Report supports charge that airport screeners were alerted to covert testers
WASHINGTON (AP) Security checkpoint managers at San Francisco International Airport were warned when undercover inspectors came to test how well screeners detected fake bombs and weapons, a government
Tuesday, November 14th 2006, 4:53 pm
By: News On 6
WASHINGTON (AP) Security checkpoint managers at San Francisco International Airport were warned when undercover inspectors came to test how well screeners detected fake bombs and weapons, a government report said Tuesday.
The report, obtained by The Associated Press, confirms allegations brought in February 2005 by a whistleblower who formerly worked for Covenant Aviation Security.
Covenant provides security at the San Francisco airport, one of a handful of airports that uses private companies under a program established by Congress.
The Transportation Security Administration, which is in charge of airport security, asked its watchdog agency to investigate the charges by the former worker, Gene Bencomo.
``We confirmed the allegation,'' said the report by the Homeland Security Department's inspector general, Richard Skinner.
The report said the company used surveillance cameras to track testers as they made their way through the airport, and told the screeners before the testers arrived at the checkpoints.

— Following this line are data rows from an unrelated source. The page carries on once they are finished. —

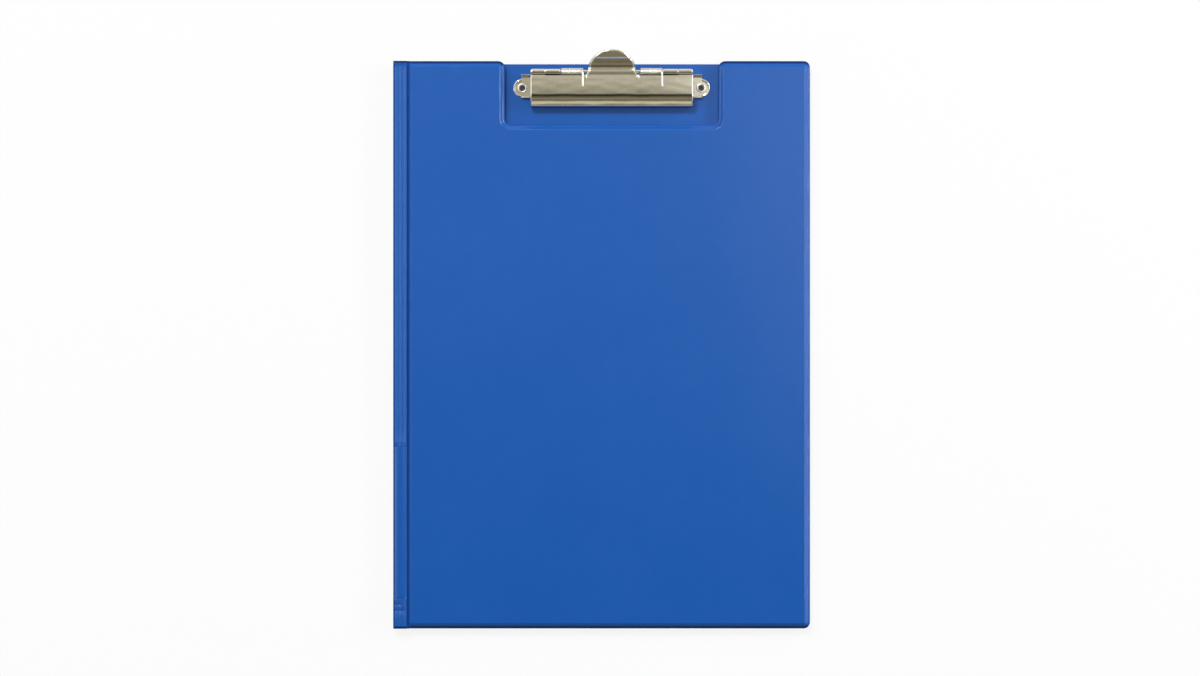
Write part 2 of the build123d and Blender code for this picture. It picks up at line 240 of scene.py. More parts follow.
def addPiece(name, parts, material, sharp=40, marks=None):
    # One mesh object in metres from points in millimetres, closed, with faces outwards. Marks
    # are values at the points that the material reads by their names.
    points, faces = together(parts)
    mesh = bpy.data.meshes.new(name)
    mesh.from_pydata((points * mm).tolist(), [], faces)
    for label, values in (marks or {}).items():
        mesh.attributes.new(label, "FLOAT", "POINT").data.foreach_set("value", values.ravel())
    work = bmesh.new()
    work.from_mesh(mesh)
    bmesh.ops.remove_doubles(work, verts=work.verts, dist=2e-7)
    bmesh.ops.dissolve_degenerate(work, edges=work.edges, dist=1e-7)
    bmesh.ops.delete(work, geom=[v for v in work.verts if not v.link_faces], context="VERTS")
    bmesh.ops.recalc_face_normals(work, faces=work.faces)
    work.to_mesh(mesh)
    work.free()
    mesh.shade_smooth()
    mesh.set_sharp_from_angle(angle=math.radians(sharp))
    mesh.materials.append(material)
    piece = addObject(name, mesh)
    print("made", name, len(mesh.polygons), "faces")
    return piece


# Materials

def newGroup(name, result, **inputs):
    # Empty node group with named number inputs and one named output.
    group = bpy.data.node_groups.new(name, "ShaderNodeTree")
    for label, value in inputs.items():
        socket = group.interface.new_socket(label, in_out="INPUT", socket_type="NodeSocketFloat")
        socket.default_value = value
    group.interface.new_socket(result, in_out="OUTPUT", socket_type="NodeSocketFloat")
    taken = group.nodes.new("NodeGroupInput").outputs
    return group, taken, group.nodes.new("NodeGroupOutput").inputs[result]


def feed(tree, value, socket):
    # Give a socket the output of another node, or a constant.
    if isinstance(value, bpy.types.NodeSocket):
        tree.links.new(value, socket)
    else:
        socket.default_value = value


def feedAll(tree, node, **inputs):
    # A node with its named inputs fed. A space in a socket's name is written as _ here.
    for label, value in inputs.items():
        feed(tree, value, node.inputs[label.replace("_", " ")])
    return node


def newNode(tree, kind, **inputs):
    return feedAll(tree, tree.nodes.new("ShaderNode" + kind), **inputs)


def mathNode(tree, operation, a, b):
    node = newNode(tree, "Math")
    node.operation = operation
    feed(tree, a, node.inputs[0])
    feed(tree, b, node.inputs[1])
    return node.outputs[0]


def noiseNode(tree, scale, detail, stretch=None):
    # Noise on Object coordinates, stretched along the axes if asked.
    place = newNode(tree, "TexCoord").outputs["Object"]
    if stretch:
        place = newNode(tree, "Mapping", Vector=place, Scale=stretch).outputs["Vector"]
    return newNode(tree, "TexNoise", Vector=place, Scale=scale, Detail=detail).outputs["Fac"]


def pebbleGroup():
    # Height of a pebbled grain: cells with soft gaps, and a finer noise over them.
    group, taken, given = newGroup("pebbleGrain", "Height", Scale=1500.0, Fine=0.3)
    place = newNode(group, "TexCoord").outputs["Object"]
    cells = newNode(group, "TexVoronoi", Vector=place, Scale=taken["Scale"])
    cells.feature = "SMOOTH_F1"
    double = mathNode(group, "MULTIPLY", taken["Scale"], 2.0)
    fine = mathNode(group, "MULTIPLY", noiseNode(group, double, 2.0), taken["Fine"])
    group.links.new(mathNode(group, "ADD", cells.outputs["Distance"], fine), given)
    return group


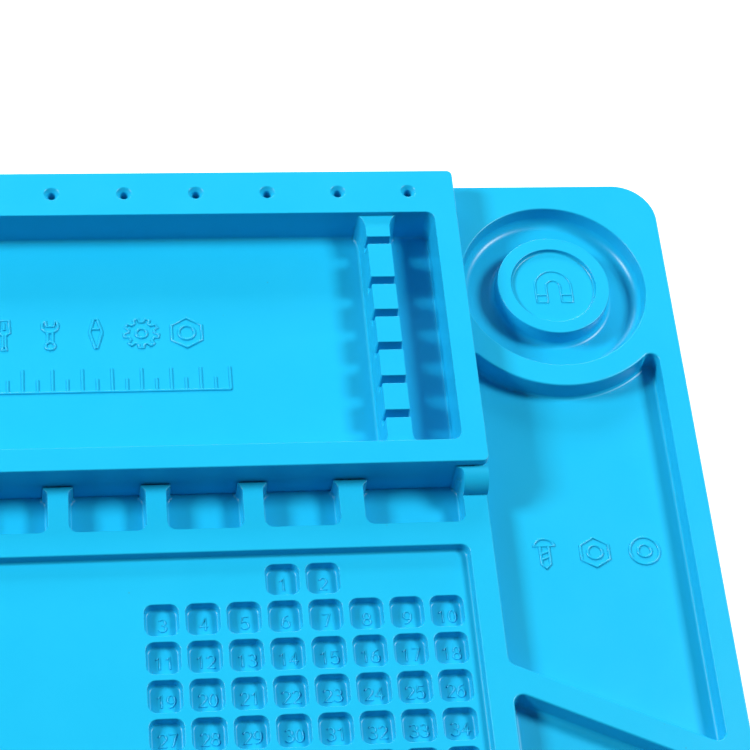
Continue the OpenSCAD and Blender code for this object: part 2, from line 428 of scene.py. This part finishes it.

The inspector general concluded that activity took place between August 2003 and May 2004, but that TSA and Covenant ordered it stopped.
The inspector general concluded that the case was closed.
Mississippi Rep. Bennie Thompson, ranking Democrat on the Homeland Security Committee, said the report was troubling and validated what whistleblowers told him had occurred in his home airport, Jackson International Airport.
``How is the public expected to have any confidence in the screening systems when managers game the system?'' Thompson said.